Домой нас, слава Богу, повезли в автомобиле, да еще на нашей «Волге». Специально мимо русской церкви на улице Дарю, в которой происходят православные богослужения (построена она в 1859–1861 гг. по проекту Кузьмина архитектором Штромом. Внутри, как нам сказали, она украшена работами русских художников). Ехали мимо Центрального рынка, названного Эмилем Золя «Чревом Парижа». Подъехали к нему в первом часу ночи… Горы «всего»! И все эти горы Париж пережевывает за сутки! Жизнь и ночью бьет ключом, рестораны и кафе бойко торгуют в основном вкуснейшим луковым супчиком и улитками. И конечно, вином! С огромных грузовиков сгружают в аккуратных упаковках товар, кругом давка и возня, но тишина! Говорят, на рассвете, когда собираются продавцы, здесь бывает страшный ор. Торговцы приветствуют друг друга и договариваются о ценах… Много хмельных. Как у нас…
Сказочно красивы ночью Эйфелева башня и самый прекрасный проспект столицы – Елисейские поля, тянущийся от площади Согласия до Триумфальной арки на площади Звезды. Он как бы связывает старый и современный Париж. Проехали мимо дома, в котором жили Марат и изобретатель гильотины господин Гильотен, – феноменальное соседство! Проехались-протиснулись по серенькой улочке в 2,5 м ширины, но очень знаменитой, так как на ней жил Золя!
Представьте себе перенадутую воздухом автокамеру, которая вот-вот лопнет, и вы легко сможете представить, в каком состоянии мы легли спать – «перенадутые» Парижем.
Ночью снилась Москва и почему-то провалившаяся премьера «Скапена». Кошмар! К чему бы это?

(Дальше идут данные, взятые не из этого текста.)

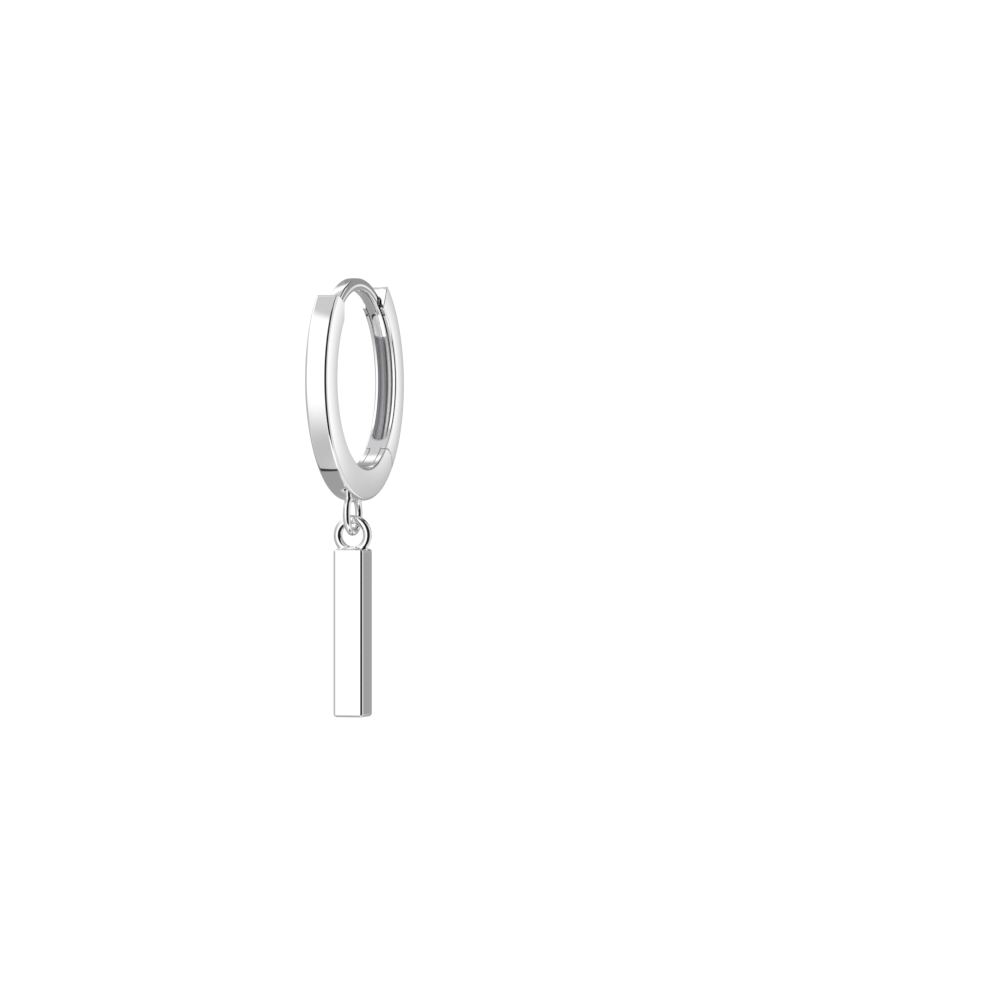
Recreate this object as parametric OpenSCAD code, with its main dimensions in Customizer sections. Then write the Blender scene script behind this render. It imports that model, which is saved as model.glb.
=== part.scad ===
// Hinged hoop earring with a square bar drop
// +X runs across the band, +Y from the front half to the back half, +Z up.
// The origin is the middle of the ear post at the top of its arc, where the ear carries it.

/* [Hoop] */
// Outer diameter of the hoop
hoop_d = 13.64; // [13:0.02:15]
// Thickness of the band, mean of front and back
band_t = 1.74; // [1.5:0.02:2]
// How far the opening's centre lies behind the hoop's centre
opening_back = 0.18; // [0:0.01:0.3]
// How far the opening's centre lies above the hoop's centre
opening_up = 0.08; // [0:0.01:0.2]
// Width of the band
band_w = 1.34; // [1.3:0.02:2.4]
// Radius along the band's outer edges
band_edge = 0.24; // [0.05:0.01:0.3]
// Radius along the opening's edges
opening_edge = 0.12; // [0.05:0.01:0.2]

/* [Top ends] */
// Angle of the front half's top end, counted from straight back up over the top
front_end_angle = 135; // [126:0.1:140]
// How far the front half's end face leans from straight across the band
front_end_lean = 21; // [0:1:26]
// Angle of the back half's top end, counted the same way
back_end_angle = 56.5; // [50:0.5:62]
// How far the back half's end face leans from straight across the band
back_end_lean = 5; // [0:1:12]
// Radius of the outer corner of each top end
end_round = 0.26; // [0.1:0.02:0.4]
// Thickness of the front half's top end outside its eased inner corner
front_end_flat = 1.18; // [0.9:0.02:1.3]

/* [Ear post] */
// Width of the ear post
post_w = 0.78; // [0.6:0.02:0.9]
// Thickness of the ear post
post_t = 0.74; // [0.6:0.02:0.9]
// Radius along the ear post's outer edges
post_edge = 0.16; // [0.05:0.01:0.24]
// Radius along the ear post's inner edges
post_inner_edge = 0.08; // [0.05:0.01:0.24]
// How far the post's arc stands in front of the hoop's centre
post_forward = 0.06; // [0:0.02:0.5]
// Angle of the post's free end
post_end_angle = 28.6; // [22:0.2:40]
// How far the post's root reaches into the front half, as an angle
post_root = 10; // [6:1:16]

/* [Groove] */
// Play on each side of the post in its groove
groove_play = 0.04; // [0.02:0.01:0.1]
// Depth of the groove in the back half's inner face
groove_depth = 0.82; // [0.7:0.01:0.9]
// Angle of the groove's lower end
groove_end_angle = -41; // [-44:0.5:-20]

/* [Hinge] */
// Angle of the hinge, counted from straight back
hinge_angle = -53.4; // [-60:0.2:-50]
// How much the round end of each cheek is larger than half the band's thickness
cheek_over = 0.12; // [0.06:0.01:0.2]
// Width of the tongue between the cheeks
tongue_w = 0.6; // [0.5:0.01:0.8]
// How far the tongue's tail reaches past the cheeks' round
tail_past = 0.39; // [0.2:0.01:0.6]
// Gap along the hinge's seams
seam_gap = 0.04; // [0.02:0.01:0.08]
// Diameter of the hinge pin
pin_d = 0.4; // [0.3:0.02:0.5]
// Running clearance around the pin in the tongue
pin_play = 0.02; // [0.01:0.005:0.04]
// Clearance around the pin in the cheeks
pin_seat = 0.01; // [0.005:0.005:0.02]
// Metal left over the pin's ends at the band's side faces
pin_cover = 0.1; // [0.06:0.01:0.16]

/* [Rings] */
// Wire of the bar's eye ring
wire_d = 0.5; // [0.36:0.02:0.56]
// Wire of the hanger ring
hanger_wire_d = 0.42; // [0.36:0.02:0.56]
// Outer diameter of the hanger ring
hanger_d = 2.54; // [2.3:0.02:2.8]
// How far the hanger ring stands in front of the hoop's centre
hanger_forward = 0.5; // [0:0.02:1]
// How deep the hanger ring is soldered into the band
hanger_sink = 0.53; // [0.3:0.01:0.6]
// Outer diameter of the bar's eye ring
eye_d = 2.28; // [2.1:0.02:2.8]
// How deep the eye ring is soldered into the bar
eye_sink = 0.36; // [0.2:0.02:0.44]
// Gap between the two rings where they hang in each other
link_gap = 0.26; // [0.05:0.01:0.3]

/* [Bar] */
// Side of the square bar
bar_side = 1.8; // [1.4:0.05:3]
// Length of the bar
bar_len = 9.58; // [6:0.02:30]
// Radius of the bar's edges
bar_edge = 0.19; // [0.05:0.01:0.3]

/* [Hidden] */
$fn = 96;

metal = "#c9cbcd";

// A length that reaches past whatever is cut
past = 1;

hoop_r = hoop_d / 2;
opening_r = hoop_r - band_t;
opening_centre = [opening_back, opening_up];

// The ear post's arc keeps the opening's own radius
post_in_r = opening_r;
post_out_r = post_in_r + post_t;
post_mid_r = (post_in_r + post_out_r) / 2;
post_centre = [-post_forward, opening_up];
post_cap_angle = post_end_angle + asin(post_w / 2 / post_mid_r);

// The hoop's centre, seen from the origin
hoop_at = [0, post_forward, -opening_up - post_mid_r];

groove_w = post_w + 2 * groove_play;
groove_r = groove_w / 2;
groove_mid_r = opening_r + groove_depth - groove_r;
groove_cap_angle = groove_end_angle + asin(groove_r / groove_mid_r);

hinge_r = (hoop_r + opening_at(hinge_angle)) / 2;
hinge_at = hinge_r * ray(hinge_angle);
cheek_r = hoop_r - hinge_r + cheek_over;
tail_r = cheek_r + tail_past;
slot_w = tongue_w + 2 * seam_gap;
pin_len = band_w - 2 * pin_cover - 2 * pin_seat;

hanger_r = (hanger_d - hanger_wire_d) / 2;
hanger_z = -sqrt(hoop_r * hoop_r - hanger_forward * hanger_forward) + hanger_sink - hanger_d / 2;
eye_r = (eye_d - wire_d) / 2;
eye_z = hanger_z - hanger_r + (hanger_wire_d + wire_d) / 2 + link_gap - eye_r;
bar_top_z = eye_z - eye_d / 2 + eye_sink;

// Direction at an angle in the hoop's plane, counted from straight back
function ray(angle) = [cos(angle), sin(angle)];

// Distance from the hoop's centre to the opening's edge at an angle
function opening_at(angle) =
    let (along = ray(angle) * opening_centre)
    along + sqrt(along * along + opening_r * opening_r - opening_centre * opening_centre);

// Lays a shape drawn flat into the hoop's plane, at the hoop's place
module in_hoop() {
    translate(hoop_at) rotate([90, 0, 90]) children();
}

module rounded_rectangle(wide, high, radius) {
    square([wide - 2 * radius, high], center = true);
    square([wide, high - 2 * radius], center = true);
    for (side = [-1, 1], end = [-1, 1])
        translate([side * (wide / 2 - radius), end * (high / 2 - radius)]) circle(radius);
}

// A pie slice of the hoop's plane between two angles less than 180 degrees apart
module slice(from, to) {
    reach = 2 * hoop_d;
    polygon([[0, 0], reach * ray(from), reach * ray((from + to) / 2), reach * ray(to)]);
}

// Profile of the whole ring outside, with its edge radii, to be turned about the hoop's axis
module outer_profile() {
    intersection() {
        square([2 * hoop_d, band_w], center = true);
        rounded_rectangle(hoop_d, band_w, band_edge);
        translate([0, -band_w]) square([hoop_d, 2 * band_w]);
    }
}

// Profile of the opening, flared by its edge radii
module opening_profile() {
    flare = opening_r + opening_edge;
    land_w = band_w - 2 * opening_edge;
    difference() {
        translate([0, -band_w / 2 - past]) square([flare, band_w + 2 * past]);
        for (side = [-1, 1])
            translate([flare, side * land_w / 2]) circle(opening_edge);
        translate([opening_r, -land_w / 2]) square([opening_edge + past, land_w]);
    }
}

// The whole ring before it is divided
module ring() {
    difference() {
        rotate_extrude() outer_profile();
        translate(opening_centre) rotate_extrude() opening_profile();
    }
}

// What shapes a top end: its face leans by an angle and its outer corner is rounded.
// side is 1 where the metal lies at smaller angles and -1 where it lies at larger ones.
module end_cut(angle, lean, side) {
    centre_r = hoop_r - end_round;
    turn = acos((-side * hoop_r * sin(lean) - end_round) / centre_r);
    centre_angle = angle + lean + side * (90 - turn);
    centre = centre_r * ray(centre_angle);
    out = 4 * end_round * ray(centre_angle);
    across = 4 * end_round * side * ray(angle + lean + 90);
    linear_extrude(band_w + 2 * past, center = true) {
        translate(hoop_r * ray(angle)) rotate(angle + lean)
            translate([-hoop_d / 2, (side - 1) * hoop_d / 2]) square(hoop_d);
        difference() {
            polygon([centre, centre + out, centre + out + across, centre + across]);
            translate(centre) circle(end_round);
        }
    }
}

// The inner corner of the front half's top end, eased straight down
module eased_corner() {
    corner = hoop_r * ray(front_end_angle) - front_end_flat * ray(front_end_angle + front_end_lean);
    translate([corner[0], 0, -band_w]) cube([hoop_d, hoop_d, 2 * band_w]);
}

module at_hinge() {
    translate(hinge_at) children();
}

module hinge_disc(radius, width) {
    at_hinge() cylinder(r = radius, h = width, center = true);
}

module front_band() {
    difference() {
        intersection() {
            ring();
            linear_extrude(2 * band_w, center = true) {
                slice(front_end_angle - front_end_lean, 220);
                slice(200, hinge_angle + 360);
                at_hinge() circle(cheek_r);
            }
        }
        end_cut(front_end_angle, front_end_lean, -1);
        eased_corner();
    }
}

// Section of the ear post, with its outer side towards +X
module post_profile() {
    intersection() {
        translate([-post_t / 2, 0]) rounded_rectangle(2 * post_t, post_w, post_edge);
        translate([post_t / 2, 0]) rounded_rectangle(2 * post_t, post_w, post_inner_edge);
    }
}

// The post's arc, with its free end rounded
module ear_post() {
    root_angle = front_end_angle + post_root;
    translate(post_centre) {
        rotate(post_cap_angle)
            rotate_extrude(angle = root_angle - post_cap_angle)
                translate([post_mid_r, 0]) post_profile();
        rotate(post_cap_angle) translate([post_mid_r, 0]) rotate([0, 90, 0])
            rotate_extrude() intersection() {
                rotate(90) post_profile();
                translate([0, -post_t]) square([post_w, 2 * post_t]);
            }
    }
}

module hanger_ring() {
    translate([-hanger_forward, hanger_z])
        rotate_extrude() translate([hanger_r, 0]) circle(d = hanger_wire_d);
}

// Front half of the hoop, with the ear post and the hanger ring soldered on
module front_half() {
    color(metal) in_hoop() difference() {
        union() {
            front_band();
            ear_post();
            hanger_ring();
        }
        hinge_disc(tail_r + seam_gap, slot_w);
        hinge_disc(pin_d / 2 + pin_seat, band_w - 2 * pin_cover);
    }
}

// What the post's groove takes out of the back half
module groove() {
    translate(opening_centre) {
        rotate(groove_cap_angle) rotate_extrude(angle = 90 - groove_cap_angle) {
            translate([groove_mid_r, 0]) circle(groove_r);
            translate([groove_mid_r - groove_depth, -groove_r]) square([groove_depth, groove_w]);
        }
        rotate(groove_cap_angle) {
            translate([groove_mid_r, 0]) sphere(groove_r);
            translate([groove_mid_r, 0]) rotate([0, -90, 0]) cylinder(r = groove_r, h = groove_depth);
        }
    }
}

module back_band() {
    difference() {
        intersection() {
            ring();
            linear_extrude(2 * band_w, center = true) slice(hinge_angle, back_end_angle + back_end_lean);
        }
        end_cut(back_end_angle, back_end_lean, 1);
        hinge_disc(cheek_r + seam_gap, 2 * band_w);
        groove();
    }
}

// The tongue fills the fork between the cheeks, as thick as the band
module tongue() {
    intersection() {
        ring();
        hinge_disc(tail_r, tongue_w);
    }
}

// Back half of the hoop, which opens about the hinge
module back_half() {
    color(metal) in_hoop() difference() {
        union() {
            back_band();
            tongue();
        }
        hinge_disc(pin_d / 2 + pin_play, 2 * band_w);
    }
}

module hinge_pin() {
    color(metal) in_hoop() hinge_disc(pin_d / 2, pin_len);
}

// A square bar with every edge rounded
module bar() {
    tall = bar_len + 2 * past;
    intersection() {
        linear_extrude(tall, center = true) rounded_rectangle(bar_side, bar_side, bar_edge);
        rotate([90, 0, 0]) linear_extrude(tall, center = true) rounded_rectangle(bar_side, bar_len, bar_edge);
        rotate([90, 0, 90]) linear_extrude(tall, center = true) rounded_rectangle(bar_side, bar_len, bar_edge);
    }
}

// The drop: the bar with its eye ring soldered on
module bar_drop() {
    color(metal) translate(hoop_at) translate([0, -hanger_forward, 0]) {
        translate([0, 0, bar_top_z - bar_len / 2]) bar();
        translate([0, 0, eye_z]) rotate([90, 0, 0])
            rotate_extrude() translate([eye_r, 0]) circle(d = wire_d);
    }
}

front_half();
back_half();
hinge_pin();
bar_drop();
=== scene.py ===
"""Hinged hoop earring with a square bar drop, in mirror-polished silver, on a plain pale floor."""

import math

import bpy
import numpy as np
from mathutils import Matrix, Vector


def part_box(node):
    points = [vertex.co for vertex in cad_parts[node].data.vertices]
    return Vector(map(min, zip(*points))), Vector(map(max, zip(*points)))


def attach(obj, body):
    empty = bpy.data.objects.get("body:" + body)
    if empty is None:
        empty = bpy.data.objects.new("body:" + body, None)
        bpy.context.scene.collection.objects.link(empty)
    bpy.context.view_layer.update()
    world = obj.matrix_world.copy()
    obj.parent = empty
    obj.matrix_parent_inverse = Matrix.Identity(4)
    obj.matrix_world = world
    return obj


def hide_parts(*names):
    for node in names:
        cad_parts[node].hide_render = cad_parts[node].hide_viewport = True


bl_info = {
    "name": "Hinged Hoop Earring",
    "version": (1, 0, 0),
    "blender": (4, 5, 0),
    "location": "View3D > Sidebar > Earring",
    "description": "Dresses the earring's frame in polished silver and sets up its studio",
    "category": "Object",
}

MM = 0.001
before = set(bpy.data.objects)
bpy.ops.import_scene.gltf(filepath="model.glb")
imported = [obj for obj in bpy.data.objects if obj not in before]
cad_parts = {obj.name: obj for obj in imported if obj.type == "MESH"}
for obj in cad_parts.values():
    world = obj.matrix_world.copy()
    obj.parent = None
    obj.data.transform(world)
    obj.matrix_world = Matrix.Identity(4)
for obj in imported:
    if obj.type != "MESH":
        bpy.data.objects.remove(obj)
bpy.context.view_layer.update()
FRONT_BOX, BACK_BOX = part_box("front_half"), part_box("back_half")
DROP_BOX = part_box("bar_drop")


def length(name, description, millimetres):
    """A length that the user can change."""
    return bpy.props.FloatProperty(
        name=name, description=description, default=millimetres * MM, unit="LENGTH"
    )


def angle(name, description, degrees):
    """An angle that the user can change."""
    return bpy.props.FloatProperty(
        name=name, description=description, default=math.radians(degrees), subtype="ANGLE"
    )


def linear(hex_colour):
    """An sRGB hex colour as linear RGBA."""
    channels = [int(hex_colour[i : i + 2], 16) / 255 for i in (1, 3, 5)]
    return [c / 12.92 if c <= 0.04045 else ((c + 0.055) / 1.055) ** 2.4 for c in channels] + [1.0]


def colour(name, description, hex_colour):
    """A colour that the user can change."""
    return bpy.props.FloatVectorProperty(
        name=name,
        description=description,
        default=linear(hex_colour),
        subtype="COLOR",
        size=4,
        min=0,
        max=1,
    )


def fraction(name, description, part):
    """A fraction between 0 and 1 that the user can change."""
    return bpy.props.FloatProperty(
        name=name, description=description, default=part, subtype="FACTOR", min=0, max=1
    )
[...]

20 июня 1963 года. Оказывается, еще вчера было известно, что – ура! – декорации наши уже на территории Франции и спектакль состоится. Начинаем с «Бани». И зря! «Клоп» посолиднее. С него надо было начинать и, по-моему, только его и играть! Сегодня вечером у меня премьера – роль Ивана Ивановича и вечером же (перед спектаклем) репетиция.
А днем «дегустация» Парижа продолжается…
Бродил один. Очутился на невзрачной улочке, идущей параллельно фешенебельной улице Риволи.